Goal »
Reproduce, exactly and in full, only the lines below from the one containing "for name, solids" through the one containing "bpy.data.objects.remove(obj)".

[START Extracted data]

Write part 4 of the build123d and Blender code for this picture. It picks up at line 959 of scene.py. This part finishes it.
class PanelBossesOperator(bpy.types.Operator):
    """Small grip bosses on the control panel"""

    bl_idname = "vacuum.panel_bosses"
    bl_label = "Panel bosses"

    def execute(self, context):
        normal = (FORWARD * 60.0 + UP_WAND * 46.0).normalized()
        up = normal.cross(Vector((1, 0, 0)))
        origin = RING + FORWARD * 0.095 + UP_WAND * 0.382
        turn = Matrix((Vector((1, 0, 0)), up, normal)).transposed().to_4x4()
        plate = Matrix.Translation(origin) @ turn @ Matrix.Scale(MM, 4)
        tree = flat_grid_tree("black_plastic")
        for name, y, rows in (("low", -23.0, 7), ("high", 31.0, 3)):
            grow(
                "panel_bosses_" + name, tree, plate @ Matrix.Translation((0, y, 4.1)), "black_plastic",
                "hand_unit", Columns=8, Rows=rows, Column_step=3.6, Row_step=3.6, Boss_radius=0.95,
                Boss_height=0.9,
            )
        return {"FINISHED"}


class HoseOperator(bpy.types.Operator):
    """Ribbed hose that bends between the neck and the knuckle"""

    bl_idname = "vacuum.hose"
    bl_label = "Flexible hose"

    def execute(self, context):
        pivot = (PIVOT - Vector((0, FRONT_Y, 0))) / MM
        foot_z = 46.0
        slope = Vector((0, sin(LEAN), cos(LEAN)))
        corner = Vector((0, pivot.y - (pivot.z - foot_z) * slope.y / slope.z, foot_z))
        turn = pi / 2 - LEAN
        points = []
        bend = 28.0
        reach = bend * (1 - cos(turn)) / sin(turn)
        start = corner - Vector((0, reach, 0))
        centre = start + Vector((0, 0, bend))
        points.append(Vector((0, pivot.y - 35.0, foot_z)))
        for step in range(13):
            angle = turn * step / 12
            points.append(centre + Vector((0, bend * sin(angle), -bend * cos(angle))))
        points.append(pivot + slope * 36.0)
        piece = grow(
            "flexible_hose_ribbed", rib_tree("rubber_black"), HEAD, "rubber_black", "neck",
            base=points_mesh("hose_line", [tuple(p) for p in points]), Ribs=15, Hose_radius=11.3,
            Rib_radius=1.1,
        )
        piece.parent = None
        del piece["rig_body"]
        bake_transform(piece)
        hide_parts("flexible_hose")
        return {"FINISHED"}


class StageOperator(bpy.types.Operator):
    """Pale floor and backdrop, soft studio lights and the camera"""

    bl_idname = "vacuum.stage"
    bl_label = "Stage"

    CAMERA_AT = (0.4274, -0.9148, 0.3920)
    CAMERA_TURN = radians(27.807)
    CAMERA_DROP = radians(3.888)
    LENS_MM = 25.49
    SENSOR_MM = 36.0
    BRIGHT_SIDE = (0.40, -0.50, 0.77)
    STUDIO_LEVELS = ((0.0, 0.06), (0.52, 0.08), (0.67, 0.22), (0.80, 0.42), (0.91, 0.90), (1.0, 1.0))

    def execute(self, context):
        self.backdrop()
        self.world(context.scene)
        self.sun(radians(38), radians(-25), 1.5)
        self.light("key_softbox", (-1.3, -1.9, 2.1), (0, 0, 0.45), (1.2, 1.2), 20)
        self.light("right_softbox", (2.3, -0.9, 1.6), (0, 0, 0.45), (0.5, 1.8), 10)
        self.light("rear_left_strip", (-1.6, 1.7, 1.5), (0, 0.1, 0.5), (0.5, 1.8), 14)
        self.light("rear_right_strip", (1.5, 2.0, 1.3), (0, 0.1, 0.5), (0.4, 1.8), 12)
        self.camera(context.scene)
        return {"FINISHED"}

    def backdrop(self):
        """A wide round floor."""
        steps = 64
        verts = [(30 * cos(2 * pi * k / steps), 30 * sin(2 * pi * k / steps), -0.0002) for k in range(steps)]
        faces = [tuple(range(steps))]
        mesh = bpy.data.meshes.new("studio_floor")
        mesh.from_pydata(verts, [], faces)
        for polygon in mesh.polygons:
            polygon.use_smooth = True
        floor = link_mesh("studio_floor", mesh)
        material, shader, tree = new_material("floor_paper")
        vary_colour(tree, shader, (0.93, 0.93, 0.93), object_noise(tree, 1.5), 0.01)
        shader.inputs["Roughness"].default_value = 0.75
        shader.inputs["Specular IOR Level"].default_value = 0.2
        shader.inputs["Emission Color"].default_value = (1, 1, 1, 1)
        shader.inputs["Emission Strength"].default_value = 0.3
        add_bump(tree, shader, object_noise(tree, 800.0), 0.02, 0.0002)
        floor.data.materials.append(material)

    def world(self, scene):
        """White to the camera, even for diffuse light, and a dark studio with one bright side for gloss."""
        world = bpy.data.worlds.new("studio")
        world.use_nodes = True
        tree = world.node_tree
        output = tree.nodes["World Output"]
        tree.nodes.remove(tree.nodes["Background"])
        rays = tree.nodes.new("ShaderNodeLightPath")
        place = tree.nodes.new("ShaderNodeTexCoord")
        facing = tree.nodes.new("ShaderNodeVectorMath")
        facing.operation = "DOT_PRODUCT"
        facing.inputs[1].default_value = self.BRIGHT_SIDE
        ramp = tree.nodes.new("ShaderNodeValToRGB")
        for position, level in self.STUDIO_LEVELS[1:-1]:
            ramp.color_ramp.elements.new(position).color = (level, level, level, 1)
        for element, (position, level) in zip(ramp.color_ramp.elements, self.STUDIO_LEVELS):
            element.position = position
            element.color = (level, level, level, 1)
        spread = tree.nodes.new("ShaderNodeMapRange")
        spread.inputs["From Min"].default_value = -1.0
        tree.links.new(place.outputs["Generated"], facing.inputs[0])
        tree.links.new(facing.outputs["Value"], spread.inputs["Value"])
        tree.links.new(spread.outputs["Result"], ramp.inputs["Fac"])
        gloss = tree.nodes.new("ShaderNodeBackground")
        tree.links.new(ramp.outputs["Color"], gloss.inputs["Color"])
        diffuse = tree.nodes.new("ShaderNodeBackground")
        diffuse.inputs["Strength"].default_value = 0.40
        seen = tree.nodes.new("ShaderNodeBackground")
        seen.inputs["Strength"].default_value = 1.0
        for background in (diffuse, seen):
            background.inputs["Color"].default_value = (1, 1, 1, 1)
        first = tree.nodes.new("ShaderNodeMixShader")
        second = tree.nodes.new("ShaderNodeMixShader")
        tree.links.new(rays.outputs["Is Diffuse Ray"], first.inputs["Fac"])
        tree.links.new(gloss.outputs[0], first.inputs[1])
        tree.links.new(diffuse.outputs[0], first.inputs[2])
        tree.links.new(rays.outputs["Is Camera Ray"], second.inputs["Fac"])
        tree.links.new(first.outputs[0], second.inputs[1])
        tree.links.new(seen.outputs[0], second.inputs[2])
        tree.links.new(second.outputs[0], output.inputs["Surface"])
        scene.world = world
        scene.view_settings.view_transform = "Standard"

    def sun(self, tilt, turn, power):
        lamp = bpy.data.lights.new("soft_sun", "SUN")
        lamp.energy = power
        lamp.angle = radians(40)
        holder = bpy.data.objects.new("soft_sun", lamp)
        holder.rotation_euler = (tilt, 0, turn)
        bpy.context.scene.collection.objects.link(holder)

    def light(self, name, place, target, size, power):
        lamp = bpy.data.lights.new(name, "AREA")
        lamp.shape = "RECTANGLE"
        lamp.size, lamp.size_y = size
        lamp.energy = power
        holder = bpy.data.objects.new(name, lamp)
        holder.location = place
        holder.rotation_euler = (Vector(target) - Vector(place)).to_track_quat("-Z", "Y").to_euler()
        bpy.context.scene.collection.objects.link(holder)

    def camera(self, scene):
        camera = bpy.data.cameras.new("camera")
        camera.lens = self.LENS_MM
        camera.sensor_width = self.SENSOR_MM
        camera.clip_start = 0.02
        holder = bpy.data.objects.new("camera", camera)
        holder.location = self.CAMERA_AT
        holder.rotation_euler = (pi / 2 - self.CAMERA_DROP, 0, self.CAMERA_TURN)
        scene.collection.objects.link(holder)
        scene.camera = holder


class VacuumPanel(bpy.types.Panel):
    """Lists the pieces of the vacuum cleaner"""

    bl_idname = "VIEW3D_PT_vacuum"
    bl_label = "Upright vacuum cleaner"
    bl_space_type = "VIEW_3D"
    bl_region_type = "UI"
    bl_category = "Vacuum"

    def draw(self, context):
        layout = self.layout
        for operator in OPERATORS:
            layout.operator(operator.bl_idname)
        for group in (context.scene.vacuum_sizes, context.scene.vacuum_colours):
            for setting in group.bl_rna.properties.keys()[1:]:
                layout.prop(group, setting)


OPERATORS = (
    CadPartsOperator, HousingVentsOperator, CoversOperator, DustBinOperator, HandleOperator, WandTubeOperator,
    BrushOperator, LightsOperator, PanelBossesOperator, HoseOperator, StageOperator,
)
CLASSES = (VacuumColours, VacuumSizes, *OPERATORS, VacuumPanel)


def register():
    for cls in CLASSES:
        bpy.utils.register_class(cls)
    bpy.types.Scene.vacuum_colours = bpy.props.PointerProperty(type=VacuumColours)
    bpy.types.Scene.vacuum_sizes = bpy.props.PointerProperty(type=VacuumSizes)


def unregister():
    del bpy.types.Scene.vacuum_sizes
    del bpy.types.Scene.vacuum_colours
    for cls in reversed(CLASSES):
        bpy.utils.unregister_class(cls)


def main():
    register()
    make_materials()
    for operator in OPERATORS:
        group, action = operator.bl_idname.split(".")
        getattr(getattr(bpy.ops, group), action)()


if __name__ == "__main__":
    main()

[END Extracted data]
[START Extracted data]

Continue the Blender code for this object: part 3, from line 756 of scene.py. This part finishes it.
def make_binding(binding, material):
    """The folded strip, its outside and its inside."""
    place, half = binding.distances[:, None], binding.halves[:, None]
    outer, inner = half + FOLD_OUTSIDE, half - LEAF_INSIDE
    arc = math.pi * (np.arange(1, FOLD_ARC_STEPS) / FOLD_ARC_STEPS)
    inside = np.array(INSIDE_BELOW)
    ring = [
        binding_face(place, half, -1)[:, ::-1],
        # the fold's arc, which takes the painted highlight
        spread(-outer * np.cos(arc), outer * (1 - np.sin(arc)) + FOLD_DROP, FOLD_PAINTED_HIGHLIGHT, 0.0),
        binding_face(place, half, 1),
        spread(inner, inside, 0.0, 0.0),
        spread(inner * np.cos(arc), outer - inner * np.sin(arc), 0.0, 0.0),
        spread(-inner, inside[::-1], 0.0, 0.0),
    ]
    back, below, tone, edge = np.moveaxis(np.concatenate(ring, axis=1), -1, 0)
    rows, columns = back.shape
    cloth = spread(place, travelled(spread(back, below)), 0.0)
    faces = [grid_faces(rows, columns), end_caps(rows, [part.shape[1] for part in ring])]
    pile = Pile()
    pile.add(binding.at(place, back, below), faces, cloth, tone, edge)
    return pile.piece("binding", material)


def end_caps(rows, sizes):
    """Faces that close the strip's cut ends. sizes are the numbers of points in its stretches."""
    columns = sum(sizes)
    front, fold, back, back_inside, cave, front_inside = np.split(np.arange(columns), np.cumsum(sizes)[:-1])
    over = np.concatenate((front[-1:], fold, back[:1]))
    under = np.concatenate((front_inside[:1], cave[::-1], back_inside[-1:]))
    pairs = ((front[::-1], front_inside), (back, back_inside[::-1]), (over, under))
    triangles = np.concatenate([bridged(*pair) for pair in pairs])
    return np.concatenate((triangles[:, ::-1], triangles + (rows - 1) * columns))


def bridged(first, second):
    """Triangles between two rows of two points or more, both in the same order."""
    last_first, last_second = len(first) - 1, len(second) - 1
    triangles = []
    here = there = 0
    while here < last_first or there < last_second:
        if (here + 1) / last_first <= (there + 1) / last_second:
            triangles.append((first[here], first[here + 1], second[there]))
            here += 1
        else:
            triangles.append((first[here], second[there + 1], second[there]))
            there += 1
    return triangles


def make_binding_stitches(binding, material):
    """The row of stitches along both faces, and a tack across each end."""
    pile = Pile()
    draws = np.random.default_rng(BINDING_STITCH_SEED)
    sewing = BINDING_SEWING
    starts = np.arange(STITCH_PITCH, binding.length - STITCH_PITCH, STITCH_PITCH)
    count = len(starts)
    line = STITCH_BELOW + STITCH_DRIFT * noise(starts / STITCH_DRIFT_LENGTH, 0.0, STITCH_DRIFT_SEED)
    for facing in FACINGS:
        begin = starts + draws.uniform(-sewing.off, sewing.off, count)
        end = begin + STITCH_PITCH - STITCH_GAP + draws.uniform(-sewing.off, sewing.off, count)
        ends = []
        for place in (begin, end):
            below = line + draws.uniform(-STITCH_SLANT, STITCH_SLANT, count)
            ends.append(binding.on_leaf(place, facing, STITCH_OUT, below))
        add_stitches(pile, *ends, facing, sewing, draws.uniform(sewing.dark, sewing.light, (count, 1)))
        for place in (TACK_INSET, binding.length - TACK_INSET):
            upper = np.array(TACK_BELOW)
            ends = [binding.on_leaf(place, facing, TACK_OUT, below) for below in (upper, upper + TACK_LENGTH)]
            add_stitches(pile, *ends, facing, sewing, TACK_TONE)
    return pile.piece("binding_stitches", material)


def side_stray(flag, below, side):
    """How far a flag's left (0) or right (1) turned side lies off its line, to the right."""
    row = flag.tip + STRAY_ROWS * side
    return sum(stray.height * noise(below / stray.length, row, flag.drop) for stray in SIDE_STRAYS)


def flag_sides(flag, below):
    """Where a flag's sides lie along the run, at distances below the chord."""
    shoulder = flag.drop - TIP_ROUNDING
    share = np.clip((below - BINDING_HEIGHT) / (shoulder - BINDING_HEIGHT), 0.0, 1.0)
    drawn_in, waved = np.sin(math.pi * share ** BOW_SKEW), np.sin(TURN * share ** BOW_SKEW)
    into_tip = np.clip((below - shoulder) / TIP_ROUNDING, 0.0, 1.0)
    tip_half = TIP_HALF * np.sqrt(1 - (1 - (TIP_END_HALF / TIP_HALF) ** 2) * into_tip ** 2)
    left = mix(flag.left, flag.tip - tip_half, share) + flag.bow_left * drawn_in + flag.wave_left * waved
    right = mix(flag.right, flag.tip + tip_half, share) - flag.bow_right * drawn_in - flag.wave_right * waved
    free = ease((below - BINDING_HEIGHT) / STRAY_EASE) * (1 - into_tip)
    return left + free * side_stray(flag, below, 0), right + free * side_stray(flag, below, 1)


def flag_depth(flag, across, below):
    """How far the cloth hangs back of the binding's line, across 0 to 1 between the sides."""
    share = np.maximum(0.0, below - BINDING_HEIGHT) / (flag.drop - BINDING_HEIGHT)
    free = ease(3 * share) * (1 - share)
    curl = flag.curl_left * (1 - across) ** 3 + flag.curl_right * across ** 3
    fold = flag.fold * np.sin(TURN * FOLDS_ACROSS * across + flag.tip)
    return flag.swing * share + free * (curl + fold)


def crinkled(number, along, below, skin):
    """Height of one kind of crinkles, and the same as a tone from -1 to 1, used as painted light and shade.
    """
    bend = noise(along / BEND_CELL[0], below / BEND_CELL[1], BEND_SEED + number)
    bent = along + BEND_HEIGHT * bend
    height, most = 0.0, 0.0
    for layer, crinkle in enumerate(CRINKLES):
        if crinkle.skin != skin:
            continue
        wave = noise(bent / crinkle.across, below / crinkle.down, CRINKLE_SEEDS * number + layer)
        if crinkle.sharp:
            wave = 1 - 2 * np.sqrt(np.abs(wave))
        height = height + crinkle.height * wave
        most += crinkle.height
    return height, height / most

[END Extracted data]
[START Extracted data]

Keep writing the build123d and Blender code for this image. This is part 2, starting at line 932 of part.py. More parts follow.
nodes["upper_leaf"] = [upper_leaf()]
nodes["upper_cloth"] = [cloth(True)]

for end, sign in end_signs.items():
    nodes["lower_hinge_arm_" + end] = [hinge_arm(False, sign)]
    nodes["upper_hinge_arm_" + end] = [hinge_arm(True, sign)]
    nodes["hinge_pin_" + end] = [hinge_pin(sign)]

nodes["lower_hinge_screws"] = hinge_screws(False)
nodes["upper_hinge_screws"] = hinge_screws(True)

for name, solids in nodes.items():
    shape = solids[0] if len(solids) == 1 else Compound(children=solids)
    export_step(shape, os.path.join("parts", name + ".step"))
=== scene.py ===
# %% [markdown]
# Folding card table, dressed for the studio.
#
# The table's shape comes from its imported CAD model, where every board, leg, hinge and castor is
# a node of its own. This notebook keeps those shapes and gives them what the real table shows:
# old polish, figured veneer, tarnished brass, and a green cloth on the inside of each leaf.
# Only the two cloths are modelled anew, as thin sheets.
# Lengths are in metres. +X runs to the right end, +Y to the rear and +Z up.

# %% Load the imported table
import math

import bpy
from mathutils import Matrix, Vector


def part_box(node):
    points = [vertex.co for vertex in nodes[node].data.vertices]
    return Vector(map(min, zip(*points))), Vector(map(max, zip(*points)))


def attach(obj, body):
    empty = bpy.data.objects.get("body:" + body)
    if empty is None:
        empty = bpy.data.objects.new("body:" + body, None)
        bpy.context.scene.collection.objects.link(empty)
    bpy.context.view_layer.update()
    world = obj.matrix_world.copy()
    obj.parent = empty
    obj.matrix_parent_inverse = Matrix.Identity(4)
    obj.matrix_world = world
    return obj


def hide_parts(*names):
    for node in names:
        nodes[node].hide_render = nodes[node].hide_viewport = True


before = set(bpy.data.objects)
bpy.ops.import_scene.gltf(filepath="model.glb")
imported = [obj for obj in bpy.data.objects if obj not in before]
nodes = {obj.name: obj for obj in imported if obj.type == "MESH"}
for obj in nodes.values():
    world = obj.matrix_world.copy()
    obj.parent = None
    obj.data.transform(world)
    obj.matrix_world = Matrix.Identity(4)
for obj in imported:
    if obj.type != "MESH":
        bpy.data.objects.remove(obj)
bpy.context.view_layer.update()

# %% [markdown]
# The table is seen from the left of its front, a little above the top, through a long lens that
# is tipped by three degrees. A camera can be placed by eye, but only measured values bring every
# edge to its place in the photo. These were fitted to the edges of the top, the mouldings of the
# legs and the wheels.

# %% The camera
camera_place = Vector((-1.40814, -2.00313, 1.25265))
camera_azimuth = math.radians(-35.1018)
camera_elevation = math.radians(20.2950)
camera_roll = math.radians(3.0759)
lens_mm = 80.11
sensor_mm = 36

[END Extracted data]

Final result »
for name, solids in nodes.items():
    shape = solids[0] if len(solids) == 1 else Compound(children=solids)
    export_step(shape, os.path.join("parts", name + ".step"))
=== scene.py ===
# %% [markdown]
# Folding card table, dressed for the studio.
#
# The table's shape comes from its imported CAD model, where every board, leg, hinge and castor is
# a node of its own. This notebook keeps those shapes and gives them what the real table shows:
# old polish, figured veneer, tarnished brass, and a green cloth on the inside of each leaf.
# Only the two cloths are modelled anew, as thin sheets.
# Lengths are in metres. +X runs to the right end, +Y to the rear and +Z up.

# %% Load the imported table
import math

import bpy
from mathutils import Matrix, Vector


def part_box(node):
    points = [vertex.co for vertex in nodes[node].data.vertices]
    return Vector(map(min, zip(*points))), Vector(map(max, zip(*points)))


def attach(obj, body):
    empty = bpy.data.objects.get("body:" + body)
    if empty is None:
        empty = bpy.data.objects.new("body:" + body, None)
        bpy.context.scene.collection.objects.link(empty)
    bpy.context.view_layer.update()
    world = obj.matrix_world.copy()
    obj.parent = empty
    obj.matrix_parent_inverse = Matrix.Identity(4)
    obj.matrix_world = world
    return obj


def hide_parts(*names):
    for node in names:
        nodes[node].hide_render = nodes[node].hide_viewport = True


before = set(bpy.data.objects)
bpy.ops.import_scene.gltf(filepath="model.glb")
imported = [obj for obj in bpy.data.objects if obj not in before]
nodes = {obj.name: obj for obj in imported if obj.type == "MESH"}
for obj in nodes.values():
    world = obj.matrix_world.copy()
    obj.parent = None
    obj.data.transform(world)
    obj.matrix_world = Matrix.Identity(4)
for obj in imported:
    if obj.type != "MESH":
        bpy.data.objects.remove(obj)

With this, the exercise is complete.